Exercise prompt
Copy down all of the data underneath, exactly as shown.

━━ Dataset extract ━━

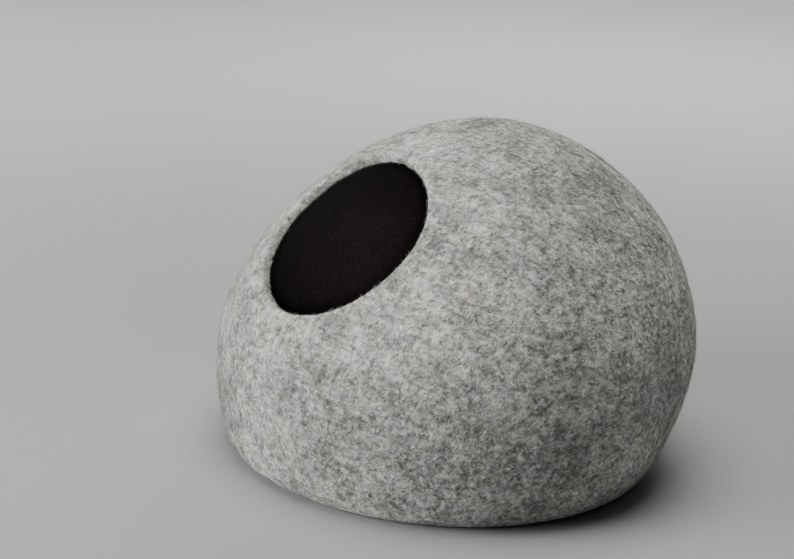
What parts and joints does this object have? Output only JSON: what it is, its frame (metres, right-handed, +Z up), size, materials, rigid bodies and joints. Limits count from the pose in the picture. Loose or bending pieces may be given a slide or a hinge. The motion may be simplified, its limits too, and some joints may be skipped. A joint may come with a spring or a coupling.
{
  "type": "felt cat cave",
  "caption": "Low round cat cave of thick wet-felted wool, grey outside and black inside, with a round mouth high on its front slope and a flat bottom.",
  "frame": {"origin": "on the surface the cave stands on, under the middle of its bounding box", "axes": "+Z up, the mouth faces -Y and up, +X to the right when looking along +Y"},
  "size_m": [0.47, 0.4208, 0.3032],
  "materials": {
    "felt": "matt mottled grey wool felt, black on the inside"
  },
  "bodies": {
    "root": {"felt_shell": "felt"}
  },
  "joints": []
}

━━━

The result
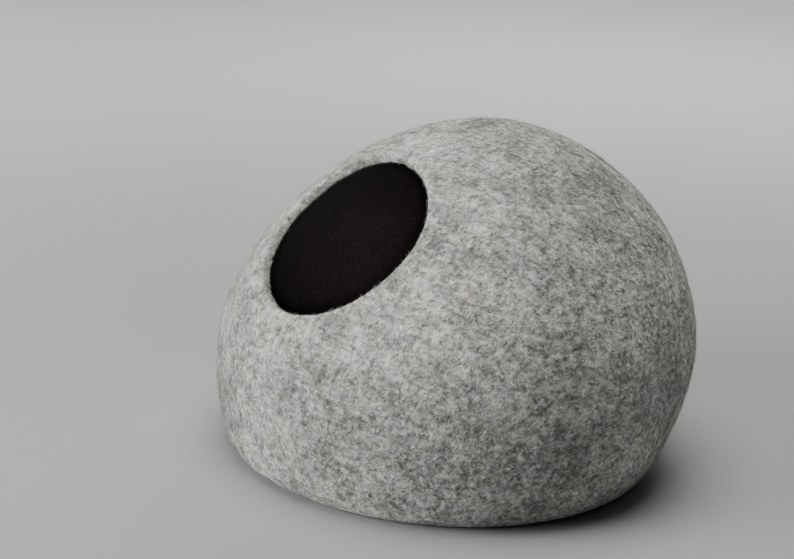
What parts and joints does this object have? Output only JSON: what it is, its frame (metres, right-handed, +Z up), size, materials, rigid bodies and joints. Limits count from the pose in the picture. Loose or bending pieces may be given a slide or a hinge. The motion may be simplified, its limits too, and some joints may be skipped. A joint may come with a spring or a coupling.
{
  "type": "felt cat cave",
  "caption": "Low round cat cave of thick wet-felted wool, grey outside and black inside, with a round mouth high on its front slope and a flat bottom.",
  "frame": {"origin": "on the surface the cave stands on, under the middle of its bounding box", "axes": "+Z up, the mouth faces -Y and up, +X to the right when looking along +Y"},
  "size_m": [0.47, 0.4208, 0.3032],
  "materials": {
    "felt": "matt mottled grey wool felt, black on the inside"
  },
  "bodies": {
    "root": {"felt_shell": "felt"}
  },
  "joints": []
}